Симон сидел рядом с ней, обнимая ее; и все же она чувствовала себя еще недостаточно защищенной.
— Придвиньтесь ближе…
— Я совсем рядом.
— Ближе!..
Он улыбнулся.
— Вы боитесь?
— Да, наверное… Как раньше вы — природы.
— Почему природы?
— Разве ее красота не чрезмерна?
Впервые он слышал, чтобы она так говорила: он посмотрел на нее, встревожась.
— Разве в мире может быть что-то чрезмерное?
— Мне кажется, — сказала она, — что в подобной безмятежности есть что-то горькое для нас…
Он слушал ее с тревогой, спрашивая себя, не возвращается ли старая мука, и удивляясь тому, что она речет устами Ариадны… Но он попытался возразить ей.
— Может быть, просто этот пейзаж самодостаточен, — сказал он. — И все же в нем нет ничего враждебного, замкнутого, он не утаивает ничего своего. В нем заключено совершенное обладание… Им можно обладать целиком…
Она обратила к нему изменившиеся глаза — их пламя сияло в сумерках, как рыжеватый самоцвет.
— Вы думаете? — спросила она с внезапным волнением. — Вы думаете?..
Она бросила ему этот вопрос, как крик о помощи. И он уже больше не видел чистых холодных линий горизонта и полотен синей ночи, повисших на них. Он больше не видел большого желтого облака, расплющившегося о гору, словно желая войти в нее. Его глаза не отрывались от глаз Ариадны, от ее острого взгляда, что заставил его повернуть голову и дрожал в нем, как зов… Чего хотел от него этот взгляд? Куда он так звал его? Куда?.. Не к тому ли самому обладанию, в котором она сомневалась?.. Но это обладание, действительно, не было, никогда не будет совершенным. Этот взгляд, этот теплый пламенеющий свет не звал его к ясно обозначенной цели, к определенному благу, которое можно схватить одновременно с плотью, — он звал к тому, что было вне плоти, вне самой личности и, возможно, было неуловимо. Он звал к безграничному обладанию, из которого рождалась тоска, не объяснимая лишь грубой дерзостью желания, бешенством объятий или невозможностью слияния тел.
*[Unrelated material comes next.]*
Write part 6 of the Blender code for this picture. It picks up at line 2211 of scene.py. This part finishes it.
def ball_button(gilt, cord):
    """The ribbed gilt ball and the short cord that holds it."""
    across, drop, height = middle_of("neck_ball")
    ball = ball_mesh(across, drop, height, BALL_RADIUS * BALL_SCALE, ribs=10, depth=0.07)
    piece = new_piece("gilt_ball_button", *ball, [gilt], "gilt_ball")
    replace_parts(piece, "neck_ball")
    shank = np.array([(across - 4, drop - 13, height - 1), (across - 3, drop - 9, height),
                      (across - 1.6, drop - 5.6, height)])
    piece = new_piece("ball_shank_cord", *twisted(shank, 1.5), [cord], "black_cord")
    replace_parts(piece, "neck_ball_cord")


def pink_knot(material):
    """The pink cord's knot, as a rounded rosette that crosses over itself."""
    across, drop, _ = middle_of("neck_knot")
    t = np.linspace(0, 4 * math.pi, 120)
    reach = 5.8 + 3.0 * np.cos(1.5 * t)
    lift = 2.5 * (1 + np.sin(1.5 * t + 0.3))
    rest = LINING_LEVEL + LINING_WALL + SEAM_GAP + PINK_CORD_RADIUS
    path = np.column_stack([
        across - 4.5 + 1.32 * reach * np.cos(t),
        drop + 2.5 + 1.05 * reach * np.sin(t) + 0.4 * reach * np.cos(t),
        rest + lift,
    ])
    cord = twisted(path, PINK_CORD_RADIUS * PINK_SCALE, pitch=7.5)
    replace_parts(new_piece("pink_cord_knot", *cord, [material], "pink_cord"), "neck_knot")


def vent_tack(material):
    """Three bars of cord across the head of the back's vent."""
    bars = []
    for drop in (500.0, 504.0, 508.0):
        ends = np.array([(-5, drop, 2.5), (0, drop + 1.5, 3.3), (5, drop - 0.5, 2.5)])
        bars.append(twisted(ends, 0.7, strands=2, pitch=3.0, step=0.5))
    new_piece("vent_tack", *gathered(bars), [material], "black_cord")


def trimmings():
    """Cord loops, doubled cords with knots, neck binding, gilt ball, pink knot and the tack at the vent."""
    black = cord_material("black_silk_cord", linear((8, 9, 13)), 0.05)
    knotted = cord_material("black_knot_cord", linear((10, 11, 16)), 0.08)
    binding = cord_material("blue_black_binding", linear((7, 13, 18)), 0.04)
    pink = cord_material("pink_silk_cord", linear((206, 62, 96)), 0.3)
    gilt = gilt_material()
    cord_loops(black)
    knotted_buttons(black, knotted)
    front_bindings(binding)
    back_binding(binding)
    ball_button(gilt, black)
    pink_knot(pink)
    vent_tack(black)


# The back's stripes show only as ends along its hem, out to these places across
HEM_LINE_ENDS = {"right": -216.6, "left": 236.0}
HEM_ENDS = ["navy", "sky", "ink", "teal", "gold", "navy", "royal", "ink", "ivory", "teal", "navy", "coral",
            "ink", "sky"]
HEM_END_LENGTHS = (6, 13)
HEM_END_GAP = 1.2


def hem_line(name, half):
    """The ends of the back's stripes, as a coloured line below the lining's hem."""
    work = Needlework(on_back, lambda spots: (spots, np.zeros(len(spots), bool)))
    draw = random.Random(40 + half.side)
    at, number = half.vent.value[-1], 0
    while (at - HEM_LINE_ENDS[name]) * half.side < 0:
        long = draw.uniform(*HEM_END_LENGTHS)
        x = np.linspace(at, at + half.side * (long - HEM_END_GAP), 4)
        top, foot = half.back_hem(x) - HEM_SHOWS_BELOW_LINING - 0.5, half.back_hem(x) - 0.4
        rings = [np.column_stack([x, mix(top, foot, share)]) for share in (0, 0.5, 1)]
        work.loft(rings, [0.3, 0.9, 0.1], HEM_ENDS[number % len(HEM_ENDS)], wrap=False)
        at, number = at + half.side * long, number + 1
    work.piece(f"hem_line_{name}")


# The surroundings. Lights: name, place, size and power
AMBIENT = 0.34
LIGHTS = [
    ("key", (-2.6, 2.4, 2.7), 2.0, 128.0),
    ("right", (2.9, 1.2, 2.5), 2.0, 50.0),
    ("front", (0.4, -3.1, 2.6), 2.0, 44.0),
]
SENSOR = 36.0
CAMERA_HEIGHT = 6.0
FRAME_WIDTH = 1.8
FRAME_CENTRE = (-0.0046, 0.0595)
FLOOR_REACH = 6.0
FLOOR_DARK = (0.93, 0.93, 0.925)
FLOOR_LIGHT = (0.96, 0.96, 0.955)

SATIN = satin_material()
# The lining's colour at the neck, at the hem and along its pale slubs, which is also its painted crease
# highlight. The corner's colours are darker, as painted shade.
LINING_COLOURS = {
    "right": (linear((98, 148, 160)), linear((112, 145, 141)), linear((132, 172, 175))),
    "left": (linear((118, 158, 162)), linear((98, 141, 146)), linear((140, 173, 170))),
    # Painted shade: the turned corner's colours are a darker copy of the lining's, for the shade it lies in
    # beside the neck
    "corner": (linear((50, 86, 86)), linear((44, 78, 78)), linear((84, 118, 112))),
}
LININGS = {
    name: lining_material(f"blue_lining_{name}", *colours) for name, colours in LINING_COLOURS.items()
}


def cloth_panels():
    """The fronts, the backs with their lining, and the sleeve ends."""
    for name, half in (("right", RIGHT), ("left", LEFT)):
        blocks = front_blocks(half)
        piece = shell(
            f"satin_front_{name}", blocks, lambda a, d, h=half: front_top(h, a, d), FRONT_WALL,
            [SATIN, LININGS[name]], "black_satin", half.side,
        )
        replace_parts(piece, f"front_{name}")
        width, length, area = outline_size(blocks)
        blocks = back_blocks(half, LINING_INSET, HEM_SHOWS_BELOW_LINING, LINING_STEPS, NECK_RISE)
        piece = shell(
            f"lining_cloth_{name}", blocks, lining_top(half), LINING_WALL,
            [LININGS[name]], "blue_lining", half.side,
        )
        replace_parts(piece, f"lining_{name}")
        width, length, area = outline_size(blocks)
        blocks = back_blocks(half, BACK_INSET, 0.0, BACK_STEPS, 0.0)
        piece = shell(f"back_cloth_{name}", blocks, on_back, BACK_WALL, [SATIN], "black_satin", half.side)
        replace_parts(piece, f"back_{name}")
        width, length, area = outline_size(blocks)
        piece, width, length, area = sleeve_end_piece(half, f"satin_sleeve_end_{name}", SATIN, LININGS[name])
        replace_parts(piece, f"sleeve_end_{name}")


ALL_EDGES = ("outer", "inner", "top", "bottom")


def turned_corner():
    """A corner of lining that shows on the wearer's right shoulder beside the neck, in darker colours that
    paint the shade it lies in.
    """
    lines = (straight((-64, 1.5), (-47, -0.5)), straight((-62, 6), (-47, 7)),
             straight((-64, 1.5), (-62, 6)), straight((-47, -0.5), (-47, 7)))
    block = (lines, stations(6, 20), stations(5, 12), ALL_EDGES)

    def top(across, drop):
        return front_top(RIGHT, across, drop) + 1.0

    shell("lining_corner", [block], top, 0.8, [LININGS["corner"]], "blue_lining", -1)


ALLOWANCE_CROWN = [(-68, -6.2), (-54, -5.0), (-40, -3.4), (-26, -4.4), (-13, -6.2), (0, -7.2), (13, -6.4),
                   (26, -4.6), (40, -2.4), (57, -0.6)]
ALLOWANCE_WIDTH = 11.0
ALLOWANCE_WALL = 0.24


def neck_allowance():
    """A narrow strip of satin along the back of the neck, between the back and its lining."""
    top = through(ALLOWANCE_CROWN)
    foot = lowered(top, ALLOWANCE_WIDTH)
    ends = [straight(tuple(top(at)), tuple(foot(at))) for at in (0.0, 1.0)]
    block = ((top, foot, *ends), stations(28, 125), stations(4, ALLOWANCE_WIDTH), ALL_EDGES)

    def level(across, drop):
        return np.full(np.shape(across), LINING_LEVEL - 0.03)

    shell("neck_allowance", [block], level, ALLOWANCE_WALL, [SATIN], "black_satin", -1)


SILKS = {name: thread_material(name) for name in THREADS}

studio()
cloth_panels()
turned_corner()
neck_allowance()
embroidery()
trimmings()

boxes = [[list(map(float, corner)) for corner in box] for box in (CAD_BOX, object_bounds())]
Он звал к тому, что забирало у души всю ее энергию, все ее силы! Ариадна была права, что сомневалась: полное обладание было миражом; всякое обладание призывало другое; и всегда, помимо него, было что-то еще, чем нужно было овладеть. Ибо желание не было направлено на нечто ясно очерченное, где можно остановиться и сказать: мы пришли… Вот и мы!.. Куда же шел этот взгляд?.. Куда? Ах, он шел к бездне, где свет слепит так же, как тьма, так что непонятно, тьма это или свет, но все же взгляду открывается более глубокое пространство, где ты еще не был, которое зовет. Зовет к чему-то, за пределы чего всегда хотелось уйти. Зовет к чему-то необъяснимому и грандиозному, вне чего есть только смерть.
Симон испугался, вступив в мир, где у чувств больше нет названий.
Тогда он понял, что только что опытным путем обрел истину, которую уже слышал от другого — и этот другой был из Обрыва Арменаз: это был Пондорж. Оказалось, что жизнь вознесла Симона на уровень идеи, которую Пондоржу нравилось повторять и которую он до сих пор постигал только умом: «Обладание нам не было дано…» Он вспоминал эту фразу, интонацию Пондоржа; он вспоминал тот день, когда Пондорж говорил им о самовозобновлении как об условии, присущем жизни. «То, чем обладаешь, может умереть от самого этого обладания…» Ах, как он это сказал, и как это было четко, метко, и сколько все же потребовалось времени, чтобы это понять! «Снова начать работу и не устроиться в законченном доме, но начать строить рядом с ним…» Он и это сказал, или Симон сам придумал? Или же это сказал Жером? Не говорили ли они все одно и то же? Не сговорились ли они все, чтобы отказать ему в обладании, чтобы заставить его уйти, освободить место?